Emile Zola: Rom (1896)


"Im Hintergrund einer breiten mehrspurigen Asphaltstraße stand der Schutthaufen des Kolosseums, lehmig-gelb angeleuchtet und mit den schwarzen Rundbögen, die an Stolleneingänge denken ließen. - Neben mir, zur einen Seite der Via Dei Fori Imperiali, eine tiefergelegene Schrotthalde und eingezäunt.
(...) Über schwarze große Basaltbrocken ging ich dann an dem Trümmerfeld hoch, vielleicht habe ich innerlich gegrinst - aufgerissene Rollbahnen eines Flugplatzes in Vechta - Bombentrichter voll Wasser - eingefallene Hallen - Zementmatten, die aus den Eisengerüsten hängen - grünes Sprühen einer Brandbombe - lautlos abbrennendes Stangenpulver nachmittags - Metallwracks von Flugzeugen - geborstene Plexiglasscheibe der Flugkanzel - kleine schwarze Figuren, die unter geblähten Pilzkappen herunterschweben - Unkraut wuchert das Gelände zu."

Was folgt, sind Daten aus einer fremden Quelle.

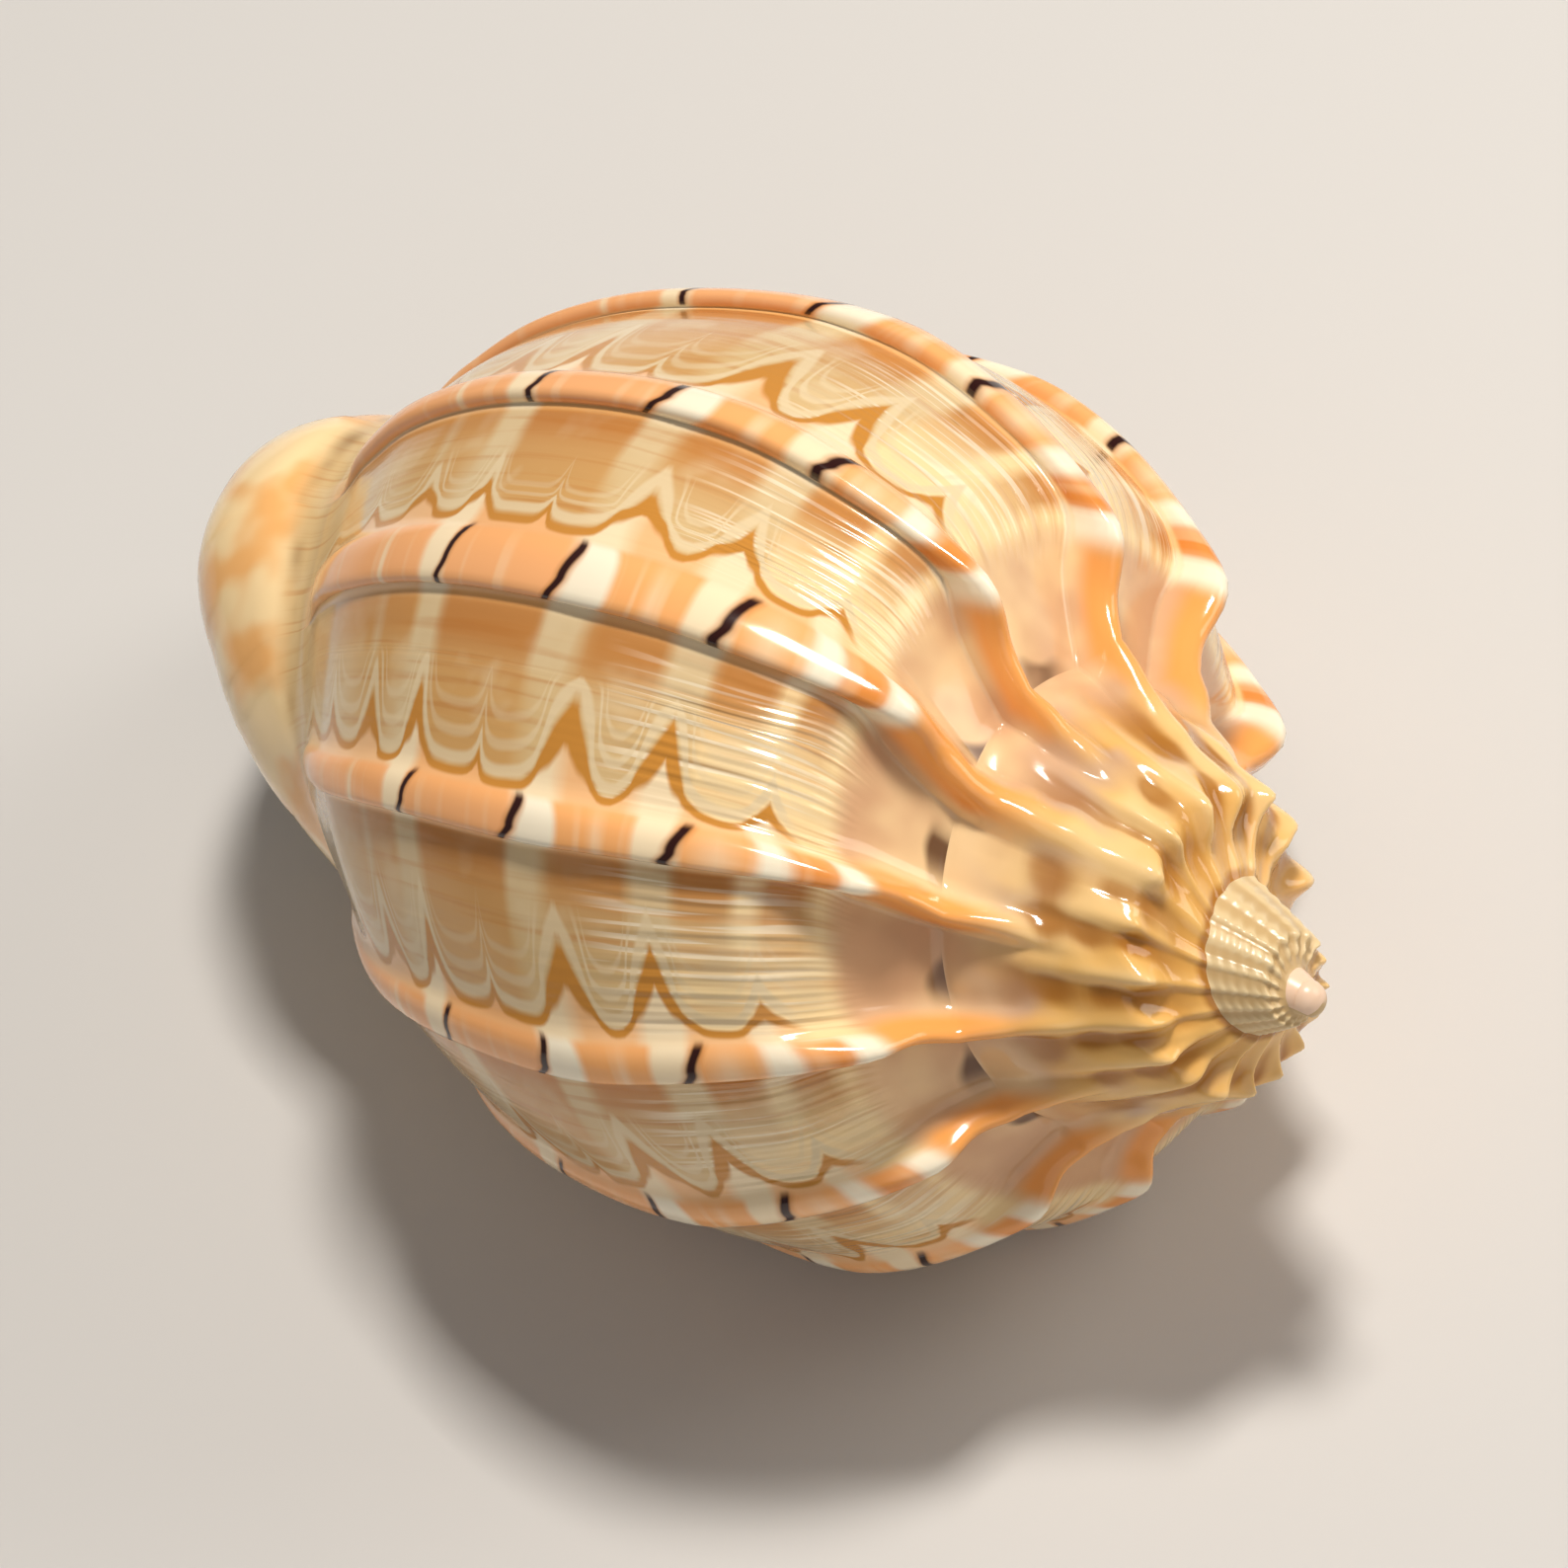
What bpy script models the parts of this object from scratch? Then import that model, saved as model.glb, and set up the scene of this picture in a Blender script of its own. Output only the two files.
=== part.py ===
"""A harp shell: one closed solid, grown rib by rib along a spiral, lying on its mouth.

The shell is worked out about its own axis first, with the tip of the spire at the origin and
the axis running down -Z, and is then laid down to rest. Metres, +Z up.
"""

import math

import bmesh
import bpy
from mathutils import Matrix, Vector

# Size and growth
MOUTH_RADIUS = 0.02164  # axis to outer lip where the last whorl is widest
RIBS_PER_WHORL = 12
WHORL_GROWTH = 2.08  # how much larger the last whorl is than the one before it
# The rest of the spire grew faster, from rib to rib: the rib where each rate starts, the rate
YOUNG_RATES = ((-17.0, 0.120), (-29.0, 0.085))
FIRST_RIB = -38  # ribs are counted from one in the middle of the back
LIP_RIB = 4  # the last rib is the edge of the outer lip
GLAZE_ENDS = -5.5  # older ribs than this are smoothed over by glaze
GLAZE_RIBS = 3.0  # ribs over which the glaze gives way to sharp ribs
CALLUS_ENDS = -4.6  # older ribs than this are covered by the callus beside the mouth
CALLUS_RIBS = 1.8  # ribs over which the callus thins out

# The whorl from suture to base, as shares of the mouth radius:
# place along it, rib crest (radius, depth), floor between ribs (radius, depth), lag in degrees
SUTURE_PLACE = 0.33
WHORL = (
    (0.05, 0.588, 0.636, 0.590, 0.730, -1.5),
    (0.10, 0.708, 0.664, 0.708, 0.786, -2.5),
    (0.14, 0.794, 0.796, 0.782, 0.862, -2.2),
    (0.20, 0.898, 0.982, 0.858, 1.005, -1.2),
    (0.265, 0.964, 1.150, 0.922, 1.175, -0.3),
    (0.33, 0.991, 1.285, 0.955, 1.360, 0.5),
    (0.39, 0.999, 1.480, 0.960, 1.500, 0.9),
    (0.45, 0.984, 1.684, 0.944, 1.684, 1.3),
    (0.55, 0.942, 1.911, 0.903, 1.900, 2.1),
    (0.64, 0.860, 2.130, 0.828, 2.108, 3.1),
    (0.72, 0.742, 2.310, 0.716, 2.290, 3.3),
    (0.78, 0.622, 2.440, 0.614, 2.440, 5.0),
    (0.83, 0.605, 2.555, 0.605, 2.555, 10.0),
    (0.88, 0.535, 2.680, 0.535, 2.680, 20.0),
)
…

Rolf Dieter Brinkmann: Rom, Blicke (1979)

11.01.2005 13:46:31 

La bibliothèque est un feu


"Nous sommes, ce jour, plus près du sinistre que le tocsin lui-même, c´est pourquoi il est grand temps de nous composer une santé du malheur. Dût-elle avoir l´apparence de l´arrogance du miracle."

(René Char: A une sérénité crispée)

26.02.2005 00:44:09 

Traumata


"Ich weiß von einer wilden Region, in der die Bibliothekare die abergläubische und eitle Jagd nach dem Sinn in Büchern verschmähen und die Lektüre mit Traumdeuterei und Handlesekunst vergleichen."